Penses-tu qu’un photographe a la possibilité, sinon la responsabilité, d’alerter sur les problématiques environnementales, de mettre en avant notre rapport à la nature pour susciter le débat ?
Oui, je pense avoir cette responsabilité, surtout depuis que je suis bien plus consciente de ces problématiques. On peut attirer l’attention sur ce sujet de différentes manières, mais je pense que l’art est un formidable moyen de communication et qu’il permet de rendre l’information accessible au plus grand nombre. Aborder les problématiques liées à l’eau d’un point de vue artistique donne un ton beaucoup moins moralisateur et ouvre davantage à la réflexion. La beauté des images est un puissant vecteur de sensibilisation.

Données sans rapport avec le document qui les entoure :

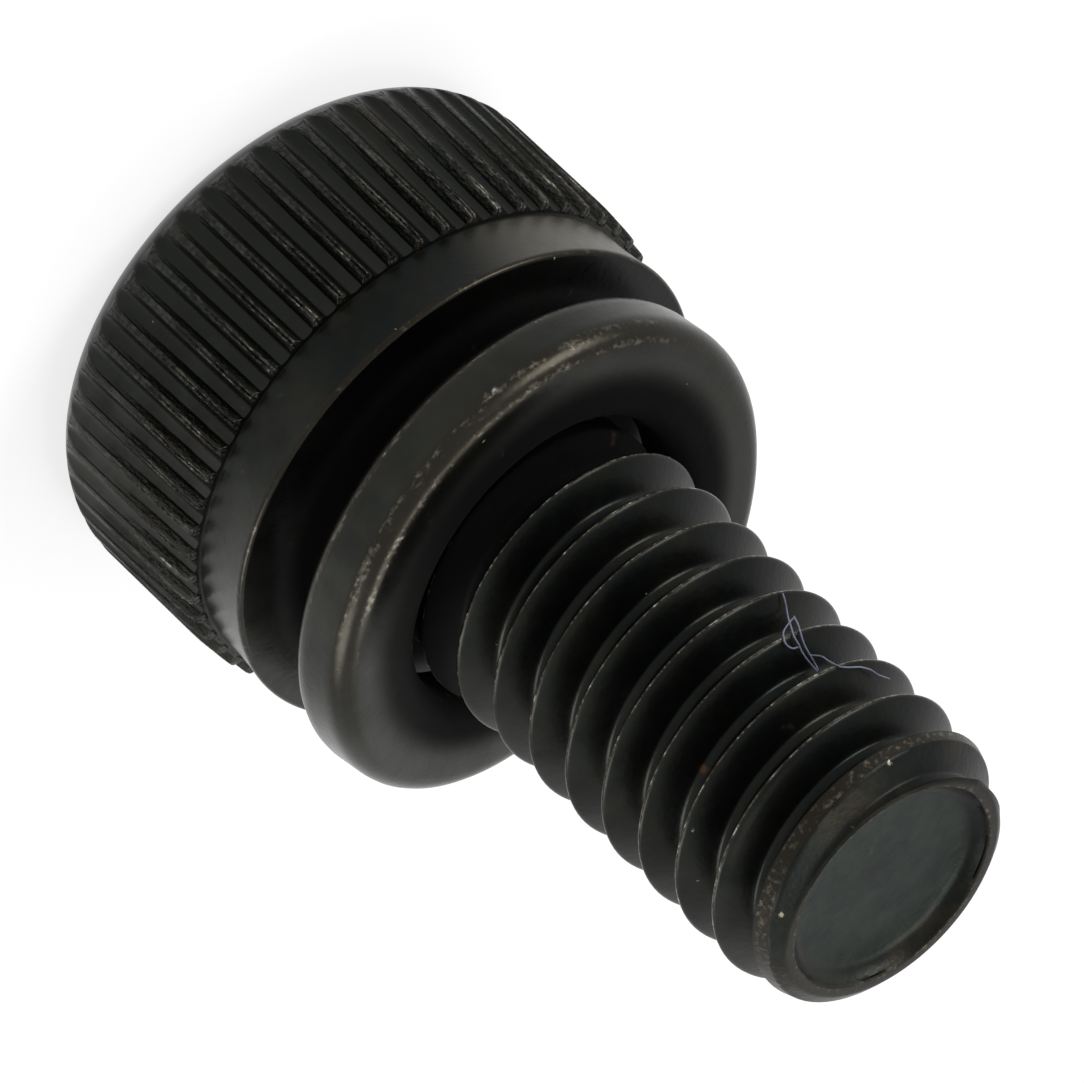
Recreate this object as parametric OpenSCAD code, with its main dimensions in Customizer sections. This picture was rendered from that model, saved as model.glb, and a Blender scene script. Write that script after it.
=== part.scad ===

Sur quoi travailles-tu actuellement ?
Je vais intégrer une résidence artistique en août à Tahsis en Colombie-Britannique pour créer une nouvelle série sur les rapports qu’entretiennent les communautés à leur territoire et à leurs sources d’eau. Je suis également en phase d’expérimentation pour créer des photos-sculptures en trois dimensions, inspirées d’éléments naturels.